Upon the discovery, a crowd of both passersby and reporters began to gather; Los Angeles Herald-Express reporter Aggie Underwood was among the first to arrive at the scene, and took several photos of the corpse and crime scene. Near the body, detectives located a heel print on the ground amid the tire tracks, and a cement sack containing watery blood was also found nearby.
Short is interred at the Mountain View Cemetery in Oakland. After her younger sisters had grown up and married, their mother, Phoebe, moved to Oakland to be near her daughter's grave. She finally returned to the East Coast in the 1970s, where she lived into her 90s. On February 2, 1947, just two weeks after Short's murder, Republican state assemblyman C. Don Field was prompted by the case to introduce a bill calling for the formation of a sex offender registry; the state of California would become the first U.S. state to make the registration of sex offenders mandatory.
Short's murder has been described as one of the most brutal and culturally enduring crimes in American history, and Time magazine listed it as one of the most infamous unsolved cases in the world.
Short's life and death have been the basis of numerous books and films, both fictionalized and non-fiction. The case was the focus of Season Four, Episode 13 of Hunter, in which the main characters, along with a (fictitious) veteran former police detective (played by Lawrence Tierney), investigated and carried out an arrest of an in-reality fictitious suspect after 41 years. Elizabeth Short was portrayed here by Jessica Nelson. Among the most famous fictional accounts of Short's death is James Ellroy's 1987 novel The Black Dahlia, which, in addition to the murder, explored "the larger fields of politics, crime, corruption, and paranoia in post-war Los Angeles", according to cultural critic David M. Fine.
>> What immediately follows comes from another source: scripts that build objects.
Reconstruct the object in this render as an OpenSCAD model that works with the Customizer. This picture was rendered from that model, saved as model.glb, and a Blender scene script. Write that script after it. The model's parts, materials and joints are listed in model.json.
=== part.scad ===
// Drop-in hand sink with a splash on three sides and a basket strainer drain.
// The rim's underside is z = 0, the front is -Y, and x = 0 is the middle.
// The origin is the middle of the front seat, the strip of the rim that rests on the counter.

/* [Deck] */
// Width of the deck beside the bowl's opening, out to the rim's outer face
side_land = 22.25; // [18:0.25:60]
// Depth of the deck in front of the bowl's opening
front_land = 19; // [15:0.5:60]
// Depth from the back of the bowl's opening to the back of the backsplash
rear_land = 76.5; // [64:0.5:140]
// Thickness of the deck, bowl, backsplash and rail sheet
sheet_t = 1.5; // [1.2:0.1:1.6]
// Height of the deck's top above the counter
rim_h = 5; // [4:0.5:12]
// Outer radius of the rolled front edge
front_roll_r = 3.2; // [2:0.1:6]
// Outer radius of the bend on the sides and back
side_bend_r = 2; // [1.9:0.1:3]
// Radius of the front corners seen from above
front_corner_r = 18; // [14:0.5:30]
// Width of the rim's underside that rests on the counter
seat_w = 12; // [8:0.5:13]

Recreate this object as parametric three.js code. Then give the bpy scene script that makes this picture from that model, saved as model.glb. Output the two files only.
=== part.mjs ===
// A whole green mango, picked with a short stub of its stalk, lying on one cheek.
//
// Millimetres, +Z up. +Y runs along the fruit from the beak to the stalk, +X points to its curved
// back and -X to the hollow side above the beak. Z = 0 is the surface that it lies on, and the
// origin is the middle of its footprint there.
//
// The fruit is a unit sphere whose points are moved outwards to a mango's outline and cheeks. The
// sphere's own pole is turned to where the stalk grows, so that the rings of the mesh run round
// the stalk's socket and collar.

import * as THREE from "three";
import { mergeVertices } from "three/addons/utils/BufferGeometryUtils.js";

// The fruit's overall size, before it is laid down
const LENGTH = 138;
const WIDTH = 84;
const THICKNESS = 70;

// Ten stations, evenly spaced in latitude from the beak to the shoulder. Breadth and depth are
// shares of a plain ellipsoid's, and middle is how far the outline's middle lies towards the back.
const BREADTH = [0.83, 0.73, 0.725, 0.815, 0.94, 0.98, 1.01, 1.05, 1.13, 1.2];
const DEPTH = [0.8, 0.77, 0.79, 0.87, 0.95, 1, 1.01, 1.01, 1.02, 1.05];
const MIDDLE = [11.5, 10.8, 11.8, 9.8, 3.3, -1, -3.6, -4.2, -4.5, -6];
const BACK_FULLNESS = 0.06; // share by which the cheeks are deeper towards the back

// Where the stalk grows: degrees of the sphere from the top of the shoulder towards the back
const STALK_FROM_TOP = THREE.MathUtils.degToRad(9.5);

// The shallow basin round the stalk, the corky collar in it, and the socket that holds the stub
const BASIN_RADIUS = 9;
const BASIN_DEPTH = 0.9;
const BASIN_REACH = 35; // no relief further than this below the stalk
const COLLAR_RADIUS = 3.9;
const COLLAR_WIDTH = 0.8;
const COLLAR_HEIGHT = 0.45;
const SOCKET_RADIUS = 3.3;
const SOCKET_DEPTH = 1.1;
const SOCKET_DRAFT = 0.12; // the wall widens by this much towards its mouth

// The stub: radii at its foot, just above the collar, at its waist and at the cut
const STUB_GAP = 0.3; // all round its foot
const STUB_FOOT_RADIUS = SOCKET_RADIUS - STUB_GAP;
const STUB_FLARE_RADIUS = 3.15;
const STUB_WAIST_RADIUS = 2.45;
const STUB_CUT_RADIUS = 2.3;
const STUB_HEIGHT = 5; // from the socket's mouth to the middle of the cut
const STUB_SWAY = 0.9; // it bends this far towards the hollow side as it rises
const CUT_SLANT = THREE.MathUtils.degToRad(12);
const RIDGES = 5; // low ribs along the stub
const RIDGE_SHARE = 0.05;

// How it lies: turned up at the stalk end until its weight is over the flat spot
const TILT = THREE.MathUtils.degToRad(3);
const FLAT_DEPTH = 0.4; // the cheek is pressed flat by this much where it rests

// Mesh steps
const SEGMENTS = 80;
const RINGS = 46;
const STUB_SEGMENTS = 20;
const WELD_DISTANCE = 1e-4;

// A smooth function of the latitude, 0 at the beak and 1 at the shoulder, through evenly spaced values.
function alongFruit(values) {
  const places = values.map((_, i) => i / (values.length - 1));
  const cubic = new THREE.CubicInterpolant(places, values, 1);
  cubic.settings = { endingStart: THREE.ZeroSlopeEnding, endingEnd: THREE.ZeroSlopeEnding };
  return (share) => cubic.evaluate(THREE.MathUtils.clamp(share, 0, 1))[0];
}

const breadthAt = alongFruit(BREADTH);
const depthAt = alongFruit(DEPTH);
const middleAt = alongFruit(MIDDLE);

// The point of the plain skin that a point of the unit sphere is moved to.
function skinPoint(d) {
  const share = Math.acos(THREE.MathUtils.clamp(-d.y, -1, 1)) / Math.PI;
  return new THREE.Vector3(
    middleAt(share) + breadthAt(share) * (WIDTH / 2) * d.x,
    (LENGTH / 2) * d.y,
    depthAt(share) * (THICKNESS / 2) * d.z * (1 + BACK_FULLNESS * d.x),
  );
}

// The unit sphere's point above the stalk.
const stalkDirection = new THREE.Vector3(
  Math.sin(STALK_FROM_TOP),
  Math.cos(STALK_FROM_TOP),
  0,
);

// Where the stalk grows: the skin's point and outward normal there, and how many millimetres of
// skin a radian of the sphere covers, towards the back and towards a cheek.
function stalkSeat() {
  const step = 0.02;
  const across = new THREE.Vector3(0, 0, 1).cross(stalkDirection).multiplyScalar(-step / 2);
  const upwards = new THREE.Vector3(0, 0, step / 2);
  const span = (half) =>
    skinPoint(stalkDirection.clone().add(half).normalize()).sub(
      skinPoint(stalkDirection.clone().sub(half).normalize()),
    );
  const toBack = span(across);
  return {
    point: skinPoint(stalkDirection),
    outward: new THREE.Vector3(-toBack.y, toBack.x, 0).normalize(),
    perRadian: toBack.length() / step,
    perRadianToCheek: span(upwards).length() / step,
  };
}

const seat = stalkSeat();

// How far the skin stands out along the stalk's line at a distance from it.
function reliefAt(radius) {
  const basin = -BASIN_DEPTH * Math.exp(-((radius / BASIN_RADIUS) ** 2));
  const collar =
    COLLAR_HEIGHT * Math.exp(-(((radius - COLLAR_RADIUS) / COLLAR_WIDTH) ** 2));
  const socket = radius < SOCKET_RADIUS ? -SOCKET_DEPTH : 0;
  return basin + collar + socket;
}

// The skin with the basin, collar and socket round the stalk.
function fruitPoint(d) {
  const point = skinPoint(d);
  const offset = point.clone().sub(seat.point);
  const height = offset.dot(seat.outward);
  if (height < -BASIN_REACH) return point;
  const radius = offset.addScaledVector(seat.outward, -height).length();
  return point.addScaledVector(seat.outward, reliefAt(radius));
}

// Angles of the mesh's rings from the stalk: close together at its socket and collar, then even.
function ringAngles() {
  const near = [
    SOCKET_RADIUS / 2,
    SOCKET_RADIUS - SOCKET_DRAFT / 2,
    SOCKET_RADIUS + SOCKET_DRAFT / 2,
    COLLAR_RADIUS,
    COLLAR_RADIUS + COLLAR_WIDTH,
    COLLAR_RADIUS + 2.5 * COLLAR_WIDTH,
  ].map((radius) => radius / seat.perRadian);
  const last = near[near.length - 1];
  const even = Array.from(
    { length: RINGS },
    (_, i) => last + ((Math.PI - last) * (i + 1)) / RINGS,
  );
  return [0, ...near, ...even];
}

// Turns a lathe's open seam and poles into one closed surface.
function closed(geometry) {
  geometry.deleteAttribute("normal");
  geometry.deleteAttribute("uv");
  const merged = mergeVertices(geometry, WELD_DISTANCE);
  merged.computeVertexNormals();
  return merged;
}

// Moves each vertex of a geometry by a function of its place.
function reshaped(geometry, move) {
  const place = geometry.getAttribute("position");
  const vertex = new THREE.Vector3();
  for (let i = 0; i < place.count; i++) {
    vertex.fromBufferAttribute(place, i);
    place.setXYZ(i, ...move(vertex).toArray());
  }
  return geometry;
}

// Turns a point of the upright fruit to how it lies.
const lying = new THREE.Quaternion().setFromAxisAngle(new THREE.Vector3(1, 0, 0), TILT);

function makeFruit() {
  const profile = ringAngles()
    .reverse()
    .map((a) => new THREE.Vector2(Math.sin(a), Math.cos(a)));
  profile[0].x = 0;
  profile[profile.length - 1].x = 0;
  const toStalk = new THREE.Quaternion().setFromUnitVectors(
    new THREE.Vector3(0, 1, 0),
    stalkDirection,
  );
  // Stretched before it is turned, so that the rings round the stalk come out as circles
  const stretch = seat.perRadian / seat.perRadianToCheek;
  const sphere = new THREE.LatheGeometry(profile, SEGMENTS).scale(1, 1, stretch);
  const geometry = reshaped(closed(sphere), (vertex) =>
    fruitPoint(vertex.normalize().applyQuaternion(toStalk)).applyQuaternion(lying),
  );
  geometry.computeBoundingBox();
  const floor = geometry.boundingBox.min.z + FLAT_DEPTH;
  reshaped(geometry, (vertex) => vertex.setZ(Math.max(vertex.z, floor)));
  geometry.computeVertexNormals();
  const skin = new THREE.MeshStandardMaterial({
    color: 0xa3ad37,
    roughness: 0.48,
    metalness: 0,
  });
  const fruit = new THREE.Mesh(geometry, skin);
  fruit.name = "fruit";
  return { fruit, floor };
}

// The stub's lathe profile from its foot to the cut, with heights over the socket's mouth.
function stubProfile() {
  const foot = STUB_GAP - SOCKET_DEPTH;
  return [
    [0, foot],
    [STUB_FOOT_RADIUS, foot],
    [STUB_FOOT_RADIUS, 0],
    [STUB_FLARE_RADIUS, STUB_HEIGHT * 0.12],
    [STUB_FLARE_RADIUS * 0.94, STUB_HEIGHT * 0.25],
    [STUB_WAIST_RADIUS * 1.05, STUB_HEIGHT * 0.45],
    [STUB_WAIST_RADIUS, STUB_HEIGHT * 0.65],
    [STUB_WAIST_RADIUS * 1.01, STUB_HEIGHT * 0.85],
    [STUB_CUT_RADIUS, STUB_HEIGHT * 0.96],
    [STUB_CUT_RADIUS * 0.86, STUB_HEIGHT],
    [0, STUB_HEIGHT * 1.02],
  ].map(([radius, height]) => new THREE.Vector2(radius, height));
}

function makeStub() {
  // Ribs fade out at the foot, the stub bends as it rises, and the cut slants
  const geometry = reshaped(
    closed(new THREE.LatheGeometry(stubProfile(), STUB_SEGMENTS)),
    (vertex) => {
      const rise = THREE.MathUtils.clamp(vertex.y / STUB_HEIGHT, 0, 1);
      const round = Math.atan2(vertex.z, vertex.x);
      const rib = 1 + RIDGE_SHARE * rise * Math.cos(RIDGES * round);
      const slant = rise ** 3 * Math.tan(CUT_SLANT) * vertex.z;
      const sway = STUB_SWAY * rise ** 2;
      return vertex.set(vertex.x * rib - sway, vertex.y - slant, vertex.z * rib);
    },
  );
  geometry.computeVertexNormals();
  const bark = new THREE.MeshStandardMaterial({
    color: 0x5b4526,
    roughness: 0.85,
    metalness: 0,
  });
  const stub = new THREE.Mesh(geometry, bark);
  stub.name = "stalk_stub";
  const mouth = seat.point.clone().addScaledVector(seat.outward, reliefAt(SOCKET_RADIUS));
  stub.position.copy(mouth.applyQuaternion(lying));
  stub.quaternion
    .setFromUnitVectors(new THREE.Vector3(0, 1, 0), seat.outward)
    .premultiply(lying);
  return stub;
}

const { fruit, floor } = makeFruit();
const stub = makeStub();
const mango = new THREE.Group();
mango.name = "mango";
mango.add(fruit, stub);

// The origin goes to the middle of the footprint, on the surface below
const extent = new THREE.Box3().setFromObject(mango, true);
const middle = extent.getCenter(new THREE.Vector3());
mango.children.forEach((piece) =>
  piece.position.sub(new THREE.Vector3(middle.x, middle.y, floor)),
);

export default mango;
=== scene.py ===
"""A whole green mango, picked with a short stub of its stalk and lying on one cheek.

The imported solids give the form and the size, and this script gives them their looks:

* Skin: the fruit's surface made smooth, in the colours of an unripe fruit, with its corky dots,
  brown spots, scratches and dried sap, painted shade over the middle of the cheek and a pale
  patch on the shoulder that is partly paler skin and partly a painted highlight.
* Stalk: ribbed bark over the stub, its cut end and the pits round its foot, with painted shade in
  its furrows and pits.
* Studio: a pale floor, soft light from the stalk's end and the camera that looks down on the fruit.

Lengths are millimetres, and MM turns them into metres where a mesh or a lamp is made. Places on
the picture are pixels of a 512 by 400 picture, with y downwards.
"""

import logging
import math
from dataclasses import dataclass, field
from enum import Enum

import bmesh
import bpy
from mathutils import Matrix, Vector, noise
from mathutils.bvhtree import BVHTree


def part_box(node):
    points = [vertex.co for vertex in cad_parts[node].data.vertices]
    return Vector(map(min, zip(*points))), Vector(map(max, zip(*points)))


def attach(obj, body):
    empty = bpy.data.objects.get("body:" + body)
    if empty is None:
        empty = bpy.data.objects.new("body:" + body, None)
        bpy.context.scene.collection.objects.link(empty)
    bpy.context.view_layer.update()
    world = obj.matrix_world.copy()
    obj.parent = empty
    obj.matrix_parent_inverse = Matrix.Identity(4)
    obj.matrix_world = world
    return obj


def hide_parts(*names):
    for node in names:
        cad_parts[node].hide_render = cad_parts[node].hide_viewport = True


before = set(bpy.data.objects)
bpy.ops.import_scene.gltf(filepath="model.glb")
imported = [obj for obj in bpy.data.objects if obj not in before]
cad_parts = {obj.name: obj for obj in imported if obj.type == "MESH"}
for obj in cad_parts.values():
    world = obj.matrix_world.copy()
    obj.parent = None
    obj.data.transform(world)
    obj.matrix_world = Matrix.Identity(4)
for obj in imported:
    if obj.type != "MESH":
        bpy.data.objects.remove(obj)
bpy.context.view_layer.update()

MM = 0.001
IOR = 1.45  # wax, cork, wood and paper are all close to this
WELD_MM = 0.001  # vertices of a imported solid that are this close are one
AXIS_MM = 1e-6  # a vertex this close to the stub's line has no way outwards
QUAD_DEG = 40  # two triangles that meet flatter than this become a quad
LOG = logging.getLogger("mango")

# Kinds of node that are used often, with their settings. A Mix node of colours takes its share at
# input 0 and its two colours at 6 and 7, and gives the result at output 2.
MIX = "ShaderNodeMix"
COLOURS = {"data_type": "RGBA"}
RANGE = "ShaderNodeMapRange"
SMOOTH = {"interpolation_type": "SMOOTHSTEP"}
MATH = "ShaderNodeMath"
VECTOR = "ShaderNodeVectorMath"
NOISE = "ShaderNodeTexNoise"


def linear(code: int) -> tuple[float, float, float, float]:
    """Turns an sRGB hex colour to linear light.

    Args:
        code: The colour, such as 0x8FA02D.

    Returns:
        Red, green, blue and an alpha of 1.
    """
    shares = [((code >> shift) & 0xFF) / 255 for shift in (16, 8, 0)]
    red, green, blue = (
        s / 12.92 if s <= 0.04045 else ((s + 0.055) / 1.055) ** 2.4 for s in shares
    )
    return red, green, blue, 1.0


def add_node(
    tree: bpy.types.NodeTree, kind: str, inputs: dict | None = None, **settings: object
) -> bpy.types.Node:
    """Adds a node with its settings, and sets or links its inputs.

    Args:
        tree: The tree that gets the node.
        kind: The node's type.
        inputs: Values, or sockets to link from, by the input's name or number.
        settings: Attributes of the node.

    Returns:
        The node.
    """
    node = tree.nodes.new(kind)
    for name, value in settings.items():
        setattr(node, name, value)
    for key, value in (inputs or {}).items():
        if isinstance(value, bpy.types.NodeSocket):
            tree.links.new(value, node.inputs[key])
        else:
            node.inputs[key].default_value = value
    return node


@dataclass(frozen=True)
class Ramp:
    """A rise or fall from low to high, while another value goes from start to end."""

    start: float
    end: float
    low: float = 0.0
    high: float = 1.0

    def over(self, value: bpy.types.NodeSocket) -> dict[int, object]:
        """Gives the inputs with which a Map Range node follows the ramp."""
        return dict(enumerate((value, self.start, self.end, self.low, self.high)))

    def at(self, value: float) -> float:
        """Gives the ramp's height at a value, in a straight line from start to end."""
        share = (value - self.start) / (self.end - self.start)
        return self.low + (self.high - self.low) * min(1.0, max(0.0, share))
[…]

Ellroy's novel was adapted into a 2006 film of the same name by director Brian De Palma: Short was played by actress Mia Kirshner. Both Ellroy's novel and its film adaptation bear little relation to the facts of the case. Short was also portrayed in heavily fictionalized accounts by Lucie Arnaz in the 1975 television film Who Is the Black Dahlia? and again by Mena Suvari in the series American Horror Story in 2011, featuring Short in the plot line of the episode "Spooky Little Girl", and again in 2018 with "Return to Murder House".